**WHAT TO DO**
Copy out each line below exactly as it appears.
--
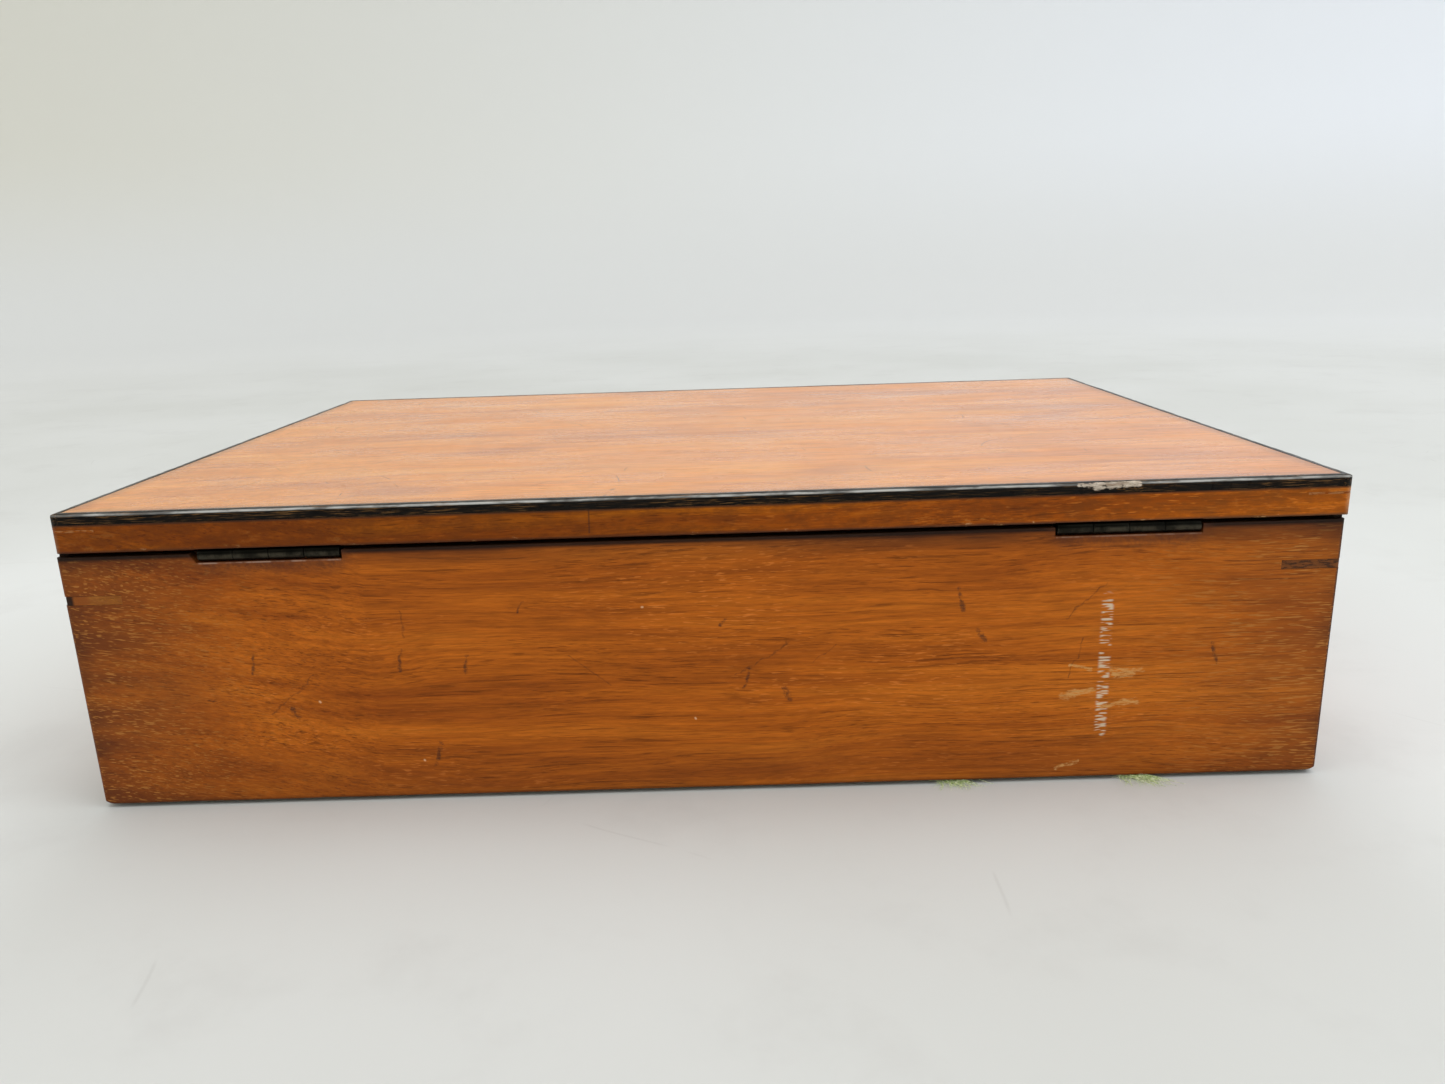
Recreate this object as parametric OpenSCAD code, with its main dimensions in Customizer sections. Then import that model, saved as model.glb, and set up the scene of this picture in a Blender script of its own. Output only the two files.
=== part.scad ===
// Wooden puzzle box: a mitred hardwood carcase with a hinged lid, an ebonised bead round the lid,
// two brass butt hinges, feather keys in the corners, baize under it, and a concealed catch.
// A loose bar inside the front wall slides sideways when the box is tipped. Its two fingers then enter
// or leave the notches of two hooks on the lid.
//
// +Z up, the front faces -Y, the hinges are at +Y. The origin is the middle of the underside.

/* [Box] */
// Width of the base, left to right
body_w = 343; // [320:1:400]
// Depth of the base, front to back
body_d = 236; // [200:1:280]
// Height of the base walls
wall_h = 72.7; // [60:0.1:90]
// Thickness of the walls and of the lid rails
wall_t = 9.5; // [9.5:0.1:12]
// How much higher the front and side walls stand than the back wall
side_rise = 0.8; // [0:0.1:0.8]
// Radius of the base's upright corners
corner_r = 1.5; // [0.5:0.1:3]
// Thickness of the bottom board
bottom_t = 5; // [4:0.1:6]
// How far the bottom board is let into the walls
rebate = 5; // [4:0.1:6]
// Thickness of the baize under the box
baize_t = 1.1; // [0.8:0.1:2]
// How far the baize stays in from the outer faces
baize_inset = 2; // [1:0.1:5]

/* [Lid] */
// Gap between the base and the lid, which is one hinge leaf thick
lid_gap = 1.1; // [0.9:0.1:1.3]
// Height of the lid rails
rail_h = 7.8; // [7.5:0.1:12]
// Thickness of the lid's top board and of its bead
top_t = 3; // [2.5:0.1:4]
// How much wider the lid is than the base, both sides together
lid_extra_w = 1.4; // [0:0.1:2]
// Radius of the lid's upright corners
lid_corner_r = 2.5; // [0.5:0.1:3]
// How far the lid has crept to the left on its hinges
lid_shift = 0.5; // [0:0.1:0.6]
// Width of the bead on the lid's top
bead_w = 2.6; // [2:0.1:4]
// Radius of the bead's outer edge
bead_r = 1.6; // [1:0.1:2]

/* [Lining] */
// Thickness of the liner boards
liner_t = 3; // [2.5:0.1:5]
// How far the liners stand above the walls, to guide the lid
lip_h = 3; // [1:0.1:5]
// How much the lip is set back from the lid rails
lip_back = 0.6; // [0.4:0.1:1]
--
**RESULT OF THIS EXERCISE**
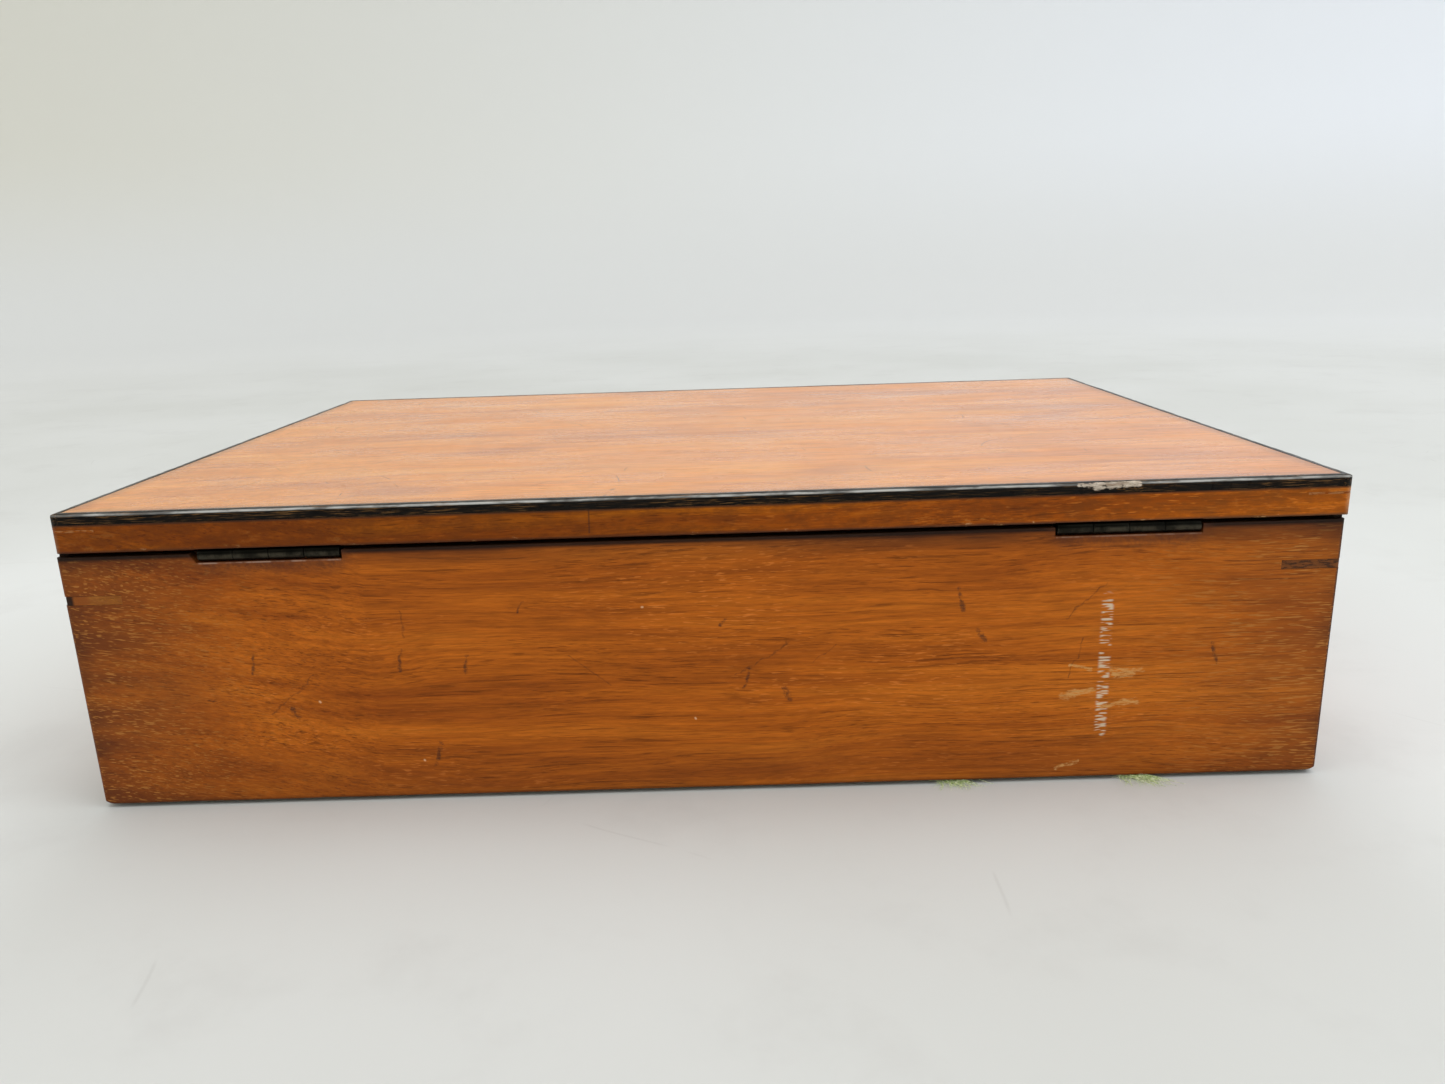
Recreate this object as parametric OpenSCAD code, with its main dimensions in Customizer sections. Then import that model, saved as model.glb, and set up the scene of this picture in a Blender script of its own. Output only the two files.
=== part.scad ===
// Wooden puzzle box: a mitred hardwood carcase with a hinged lid, an ebonised bead round the lid,
// two brass butt hinges, feather keys in the corners, baize under it, and a concealed catch.
// A loose bar inside the front wall slides sideways when the box is tipped. Its two fingers then enter
// or leave the notches of two hooks on the lid.
//
// +Z up, the front faces -Y, the hinges are at +Y. The origin is the middle of the underside.

/* [Box] */
// Width of the base, left to right
body_w = 343; // [320:1:400]
// Depth of the base, front to back
body_d = 236; // [200:1:280]
// Height of the base walls
wall_h = 72.7; // [60:0.1:90]
// Thickness of the walls and of the lid rails
wall_t = 9.5; // [9.5:0.1:12]
// How much higher the front and side walls stand than the back wall
side_rise = 0.8; // [0:0.1:0.8]
// Radius of the base's upright corners
corner_r = 1.5; // [0.5:0.1:3]
// Thickness of the bottom board
bottom_t = 5; // [4:0.1:6]
// How far the bottom board is let into the walls
rebate = 5; // [4:0.1:6]
// Thickness of the baize under the box
baize_t = 1.1; // [0.8:0.1:2]
// How far the baize stays in from the outer faces
baize_inset = 2; // [1:0.1:5]

/* [Lid] */
// Gap between the base and the lid, which is one hinge leaf thick
lid_gap = 1.1; // [0.9:0.1:1.3]
// Height of the lid rails
rail_h = 7.8; // [7.5:0.1:12]
// Thickness of the lid's top board and of its bead
top_t = 3; // [2.5:0.1:4]
// How much wider the lid is than the base, both sides together
lid_extra_w = 1.4; // [0:0.1:2]
// Radius of the lid's upright corners
lid_corner_r = 2.5; // [0.5:0.1:3]
// How far the lid has crept to the left on its hinges
lid_shift = 0.5; // [0:0.1:0.6]
// Width of the bead on the lid's top
bead_w = 2.6; // [2:0.1:4]
// Radius of the bead's outer edge
bead_r = 1.6; // [1:0.1:2]

/* [Lining] */
// Thickness of the liner boards
liner_t = 3; // [2.5:0.1:5]
// How far the liners stand above the walls, to guide the lid
lip_h = 3; // [1:0.1:5]
// How much the lip is set back from the lid rails
lip_back = 0.6; // [0.4:0.1:1]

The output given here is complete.